Further recognition and compensation for Indonesian war victims followed as the KUKB continues to advocate for the surviving relatives of up to 3,500 Indonesians summarily executed during the South Sulawesi campaign of 1946–1947 under KNIL Captain Raymond Westerling.

On 15 August 2021, the Dutch Honorary Debts Committee Foundation announced that Liesbeth Zegveld had stopped taking on new cases for the foundation since earlier that year, citing time constraints and increased criticism from chairman Pondaag. Upon inquiry by radio show De Nieuws BV, Zegveld confirmed having ended her cooperation with the foundation over difficulties working with Pondaag.

=== Bersiap controversy ===
On 10 January 2022, Dutch newspaper NRC published an opinion piece by Bonnie Triyana, Indonesian historian and guest curator at the Rijksmuseum in Amsterdam, which called into question the usage of the term Bersiap in the then-upcoming exhibition "Revolusi! Indonesia Independent". In the Dutch historiography of the Indonesian Revolution, Bersiap ('get ready' or 'be prepared' in Malay) refers to a period of Indonesian revolutionary and ethnic violence lasting from August 1945 until at least November 1947, but Triyana claimed that the curation team had agreed to omit the word as it would "simplify" the narrative and reinforce stereotypes of "primitive, uncivilized Indonesians". In response, the Federation of Dutch Indos (FIN, Federatie Indische Nederlanders) accused Triyana of "runaway wokeism" and filed a police report against him for stigmatizing the survivors of the Bersiap killings and downplaying the extent of violence against Europeans, Indos, Chinese, Moluccans, and other demographies. At the request of the FIN, representatives of the political parties JA21, Party for Freedom, Farmer–Citizen Movement, and Christian Democratic Appeal also spoke out against "historical falsification" and "genocide denial" over the following days and the Rijksmuseum publicly distanced itself from Triyana's statements on 14 January.

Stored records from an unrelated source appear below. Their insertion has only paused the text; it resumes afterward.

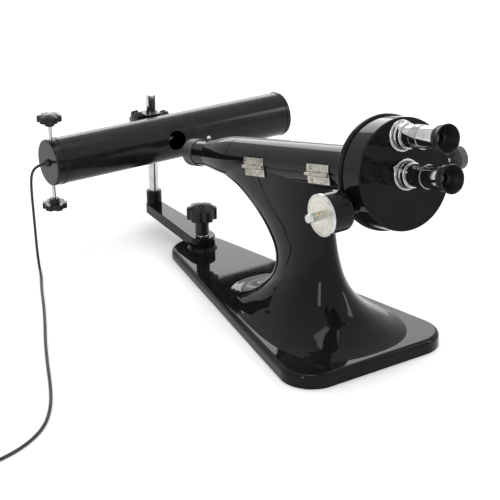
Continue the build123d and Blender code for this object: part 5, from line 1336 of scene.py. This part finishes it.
studio = {"floorSize": 60.0, "floorWhite": 0.93, "worldStrength": 1.0, "worldGrey": 1.0}


def makeStudio():
    bpy.ops.object.select_all(action="DESELECT")
    bpy.ops.mesh.primitive_plane_add(size=studio["floorSize"], location=(0.5, 1.5, 0))
    floor = bpy.context.object
    floor.name = "studioFloor"
    material, nodes, links, shader, coords = startFinish("palePaper")
    shade = rampOn(nodes, links, noiseOn(nodes, links, coords, 3.0),
                   [(0.3, grey(studio["floorWhite"] - 0.01)), (0.7, grey(studio["floorWhite"] + 0.01))])
    links.new(shade, shader.inputs["Base Color"])
    shader.inputs["Roughness"].default_value = 0.6
    shader.inputs["Specular IOR Level"].default_value = 0.2
    floor.data.materials.append(material)
    world = bpy.data.worlds.new("studioWorld")
    bpy.context.scene.world = world
    world.use_nodes = True
    background = world.node_tree.nodes["Background"]
    background.inputs["Color"].default_value = grey(studio["worldGrey"])
    background.inputs["Strength"].default_value = studio["worldStrength"]


softLights = {
    "topLight": {"place": (0.1, 0.0, 1.7), "aim": (0.0, 0.0, 0.1), "size": (0.7, 0.7), "power": 6.0},
    "leftLight": {"place": (-1.3, -0.7, 0.9), "aim": (0.0, 0.0, 0.15), "size": (0.25, 0.9), "power": 5.0},
    "rightLight": {"place": (1.2, -0.9, 0.9), "aim": (0.0, 0.0, 0.15), "size": (0.25, 0.9), "power": 4.0},
    "backLight": {"place": (1.04, 1.76, 0.86), "aim": (0.0, 0.1, 0.02), "size": (1.8, 0.9), "power": 16.0},
}


def makeLights():
    for name, setup in softLights.items():
        data = bpy.data.lights.new(name, "AREA")
        data.shape = "RECTANGLE"
        data.size, data.size_y = setup["size"]
        data.energy = setup["power"]
        light = bpy.data.objects.new(name, data)
        light.location = setup["place"]
        toward = Vector(setup["aim"]) - Vector(setup["place"])
        light.rotation_euler = toward.to_track_quat("-Z", "Y").to_euler()
        bpy.context.scene.collection.objects.link(light)


makeStudio()
makeLights()
bpy.context.scene.view_settings.view_transform = "Standard"
print("studio ready")
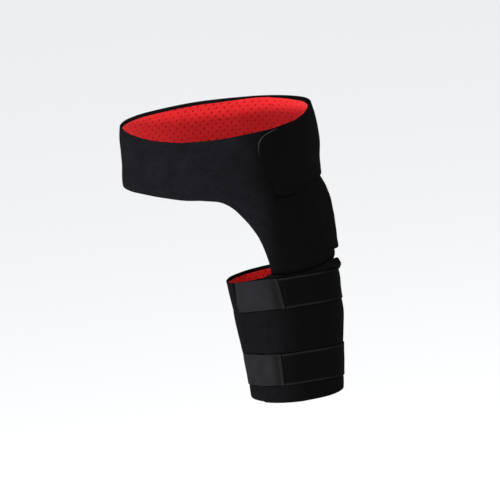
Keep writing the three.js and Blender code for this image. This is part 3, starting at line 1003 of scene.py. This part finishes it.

On 21 January 2022, the Dutch Honorary Debts Committee Foundation became involved when it filed a police report against the Rijksmuseum, its director, and the lead curator of the exhibition for their intention to continue using the term Bersiap, which the KUKB too considers to have racist connotations. On 9 February, the Public Prosecution Service (OM, Openbaar Ministerie) dismissed the police reports of both the FIN and the KUKB, clarifying that Bonnie Triyana had exercised his right to free speech to contribute to the public debate, and that prosecutors concluded Bersiap to be a valid descriptor of historical events and that its use, too, is covered by the right to freedom of expression. The Dutch Honorary Debts Committee Foundation announced on 4 July it had filed a complaint with the Amsterdam Court of Appeal and chairman Jeffry M. Pondaag, secretary Dida Pattipilohy, and historian Marjolein van Pagee presented their arguments in a hearing on 13 October. On 5 January 2023, the court rejected the complaint of KUKB and reaffirmed the verdict of the OM.

== See also ==
- Indonesia–Netherlands relations
- Dutch East Indies
- Indonesian National Revolution
- Police Actions (Indonesia)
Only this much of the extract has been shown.